• US-Nicaraguan trade relations will continue despite Ortega’s nationalistic economic actions
• Nicaraguan political and economic relations with both Venezuela and Iran will expand
• Foreign investment to decline through 2007-2008, limiting Nicaragua’s 2008 growth
Recent government-backed business initiatives and provocative comments by Nicaragua’s President Daniel Ortega have begun to concern foreign investors who are fearful the Ortega government could begin expropriating private property while simultaneously solidifying his country’s political and economic relationships with both the Iranian and Venezuelan governments.
Since coming to power in January 2007, the Nicaraguan government has seized an Exxon Mobil oil facility, terminated government contracts with a business owned by the opposition’s political leader and ordered the closure of an independent newspaper for failing to repay back taxes. In addition Ortega, speaking before the United Nations (UN) General Assembly last week, denounced Western capitalism, referring to “the global capitalist, imperialist movement” as the enemy.
US-Nicaragua Economic Relationship
Despite Ortega’s seemingly anti-capitalistic UN address and his government’s sudden lurch towards the Sandanista platform of the 1980s, the Nicaraguan government continues to redefine its economic relationship with the United States. President Ortega has repeatedly expressed his government’s commitment to maintaining trade links with the US government, participating in the US-backed Central American Free Trade Agreement (DR-CAFTA).
Nicaragua’s participation in the DR-CAFTA has provided a significant economic boom to the country, increasing the country’s commodity exports by an estimated 29 percent.
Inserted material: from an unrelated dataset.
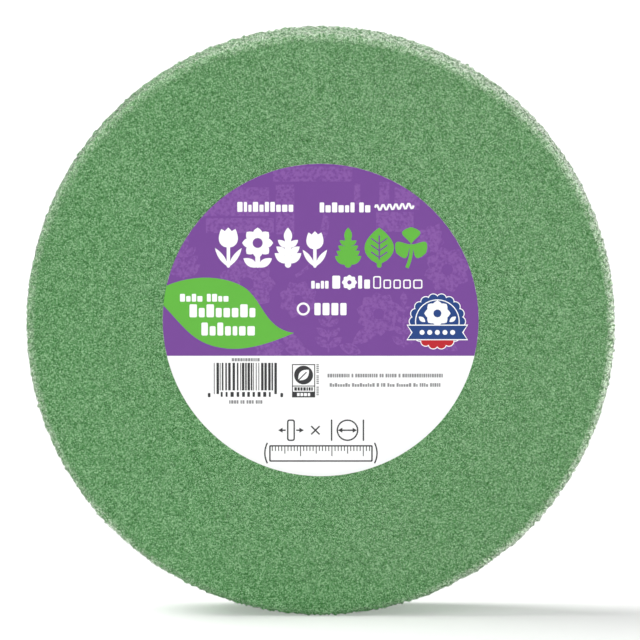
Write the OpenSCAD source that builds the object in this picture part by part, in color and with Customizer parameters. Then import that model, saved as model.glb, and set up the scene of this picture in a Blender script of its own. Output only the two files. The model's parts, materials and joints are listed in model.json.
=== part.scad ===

In addition DR-CAFTA and US-demand for cleaner and more reliable alternative fuel sources has assisted Nicaragua’s nascent ethanol fuel industry.
Moreover, the US remains Nicaragua’s largest foreign aid contributor, providing an estimated US $220 million in aid a year to the government. The US has also dispatched several humanitarian goodwill gestures to the Nicaraguan government and people, including last month’s visit by a US Navy ship to the port city of Corinto, where it provided free medical care to Nicaraguan citizens.
Foreign Investors Remain Squeamish
However, his government’s demonstration of economic regeneration through interaction with Western countries and participation in the DR-CAFTA may not be enough to attract and maintain foreign investors that have witnessed increasing signs of Ortega’s return to his Sandanista past of the 1980s. In 2005 and 2006 foreign investors in Nicaragua spent US $238 million and US $282 million respectfully, mainly tied to Nicaragua’s expanding tourism industry. These economic gains may begin to decrease however, as local residents are increasingly disputing the right of investors to both acquire and develop Nicaraguan land. Neither the Nicaraguan government nor the country’s judicial system has demonstrated a willingness to limit the ability of local residents to interfere in the accusation and development of coastal property for private investors.
Although foreign investment within Nicaragua’s tourist and related industry have provided the bulwark of Nicaragua’s foreign direct investment, continuing antipathy towards the rights of international housing and hotel developers in combination with limited expropriations of privately owned businesses will negatively impact the Nicaraguan economy in the short-term. This climate will likely discourage potential long-term investors and developers.
In fact, these negative economic repercussions may already be occurring. On August 10, 2007, Nicaragua’s Central Bank’s economic reports for the first six-months of 2007 indicated that foreign investment had slowed from 2.5 to 3.4 percent.
Chavez and Ahmadinejad Courting Ortega
In addition increasing rhetoric by Ortega and the growth of Iranian and Venezuelan influence in Nicaragua has also caused a slight slowdown in foreign investment as international companies, particularly those based in the US, develop a wait-and-see approach to Ortega’s economic and political priorities.
In June 2007, the Iranian government announced its intention to invest nearly US $500 million into Nicaragua, announcing the construction of a new hydroelectric project, a new port and the construction of 10,000 houses for impoverished Nicaraguans. Likewise, the Venezuelan government is constructing a US $2.5 billion oil refinery and has signed several oil and development assistance agreements with the Nicaraguan government. Increased investment by both the Iranian and Venezuelan government has been met by the increasing support of President Ortega who has defended the right of Iran and North Korea to develop nuclear power.
Nicaragua’s 2007-2008 Economic Outlook
Nicaragua’s growing relations with both Iran and Venezuela will ensure the continuation of US foreign aid and trade with Nicaragua, designed to ensure neither perceived economic adversary gains a foothold in the country. However, should the Nicaraguan government continue to expropriate private business holdings or fail to protect investment and development deals, foreign investors—particularly as they relate to Nicaragua’s tourism industry—will decrease through the remainder of 2007-2008, causing declining economic growth in Nicaragua.